Ulmarra is also vulnerable to flooding from the Coldstream River behind the town and consideration is being given to such management strategies as house raising, levee improvements, flood proofing of dwellings and improved evacuation plans.
Flooding in the Alipou Creek basin has been identified as an extremely important issue for affected residents. Alipou Creek has a large catchment area which floods quite quickly during heavy rain, and Council has recently completed a Floodplain Risk Management Plan to outline possible measures to alleviate the hazard.
Consultation with property owners and the public generally has been able to identify available options. Such options as culvert upgrading, road access improvements, house raising and floodgate modifications are all included in the plan.
The township of Iluka is isolated in most floods by inundation of Iluka Road near the Esk River.

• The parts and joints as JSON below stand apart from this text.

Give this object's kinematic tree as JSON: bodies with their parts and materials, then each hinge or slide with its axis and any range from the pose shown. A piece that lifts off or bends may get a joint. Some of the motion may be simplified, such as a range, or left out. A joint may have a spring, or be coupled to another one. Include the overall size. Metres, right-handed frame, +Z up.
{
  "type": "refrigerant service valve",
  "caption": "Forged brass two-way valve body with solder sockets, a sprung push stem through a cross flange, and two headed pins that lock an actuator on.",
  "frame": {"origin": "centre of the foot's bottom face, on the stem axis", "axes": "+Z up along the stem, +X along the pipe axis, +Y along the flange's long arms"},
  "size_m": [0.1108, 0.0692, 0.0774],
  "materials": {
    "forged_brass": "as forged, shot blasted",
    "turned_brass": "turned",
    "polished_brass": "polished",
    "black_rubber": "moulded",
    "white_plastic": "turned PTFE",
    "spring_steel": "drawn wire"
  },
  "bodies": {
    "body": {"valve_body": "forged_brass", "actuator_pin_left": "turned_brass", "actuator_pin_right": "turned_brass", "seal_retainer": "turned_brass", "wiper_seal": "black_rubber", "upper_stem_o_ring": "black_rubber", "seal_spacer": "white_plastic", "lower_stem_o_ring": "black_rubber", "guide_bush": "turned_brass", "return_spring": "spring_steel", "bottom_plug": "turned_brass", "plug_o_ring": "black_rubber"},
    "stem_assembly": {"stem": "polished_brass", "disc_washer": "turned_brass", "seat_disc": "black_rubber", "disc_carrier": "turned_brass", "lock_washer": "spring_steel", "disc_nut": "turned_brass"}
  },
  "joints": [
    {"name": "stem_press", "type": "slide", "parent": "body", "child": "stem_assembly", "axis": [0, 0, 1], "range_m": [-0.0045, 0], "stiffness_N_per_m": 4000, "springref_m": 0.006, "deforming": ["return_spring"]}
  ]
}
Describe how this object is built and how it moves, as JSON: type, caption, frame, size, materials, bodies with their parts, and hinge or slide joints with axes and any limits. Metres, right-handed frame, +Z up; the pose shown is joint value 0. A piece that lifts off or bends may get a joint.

Larger floods would present a risk to life and property as evacuation via Iluka Road would not be possible. The Floodplain Management Committee has identified appropriate strategies for dealing with floods at Iluka, and public meetings were held in 2006 to seek input to the process. The levee at Iluka is lower than the 1 in 100 year flood, and parts of the town are also vulnerable to localised flooding from heavy rainfall.
The Floodplain Risk Management Plan for Iluka has now been publicly exhibited and subsequently adopted by Council. Funding will now be sought to implement the management measures.
Council adopted the Yamba Floodplain Risk Management Plan, and Study, at its Meeting held on 24 February, 2009. Yamba lies at the mouth of the Clarence River floodplain, on its southern bank. It represents a major urban centre in the lower Clarence River valley and has a permanent population in the order of 6,000 residents, whci doubles during peak holiday season.
There is a long history of flooding on the lower Clarence floodplain, particularly at Graftopn. At Yamba, there is only limited flood history as flooding has not caused the devasting damage that has ccurred elsewhere. The last significant flood on the Clarence River was in March 2001 but this did not cause damage to the township. The May 1996 flood recorded lower levels upstream in the Clarence River but resulted in more flooding problems at Yamba than in March 2001 due to higher ocean levels at the time of the flood.
The Yamba Floodplain Risk Management Plan and Study have been prepared to identify the nature and extent of the flood risk to Yamba and to identify a range of measures to manage those impacts. They therefore provide a basis for future planning, infrastructure and emergency management decisions by Council, State Government Agencies and the wider community.
Most of the rural villages on the Clarence Valley floodplain have no flood protection. Hence work has commenced on identifying strategies to improve safety in rural villages and surrounding areas.
Such strategies as house raising and flood proofing of dwellings are likely to be employed along with better flood preparedness and awareness amongst landowners.
As the first stage of developing a Floodplain Risk Management Plan for the village of Glenreagh, in September 2013 Council adopted the Glenreagh Flood Study. Council has resolved to proceed to preparing a Floodplain Risk Management Study, but the timing of the study will be subject to financial assistance from the State Government.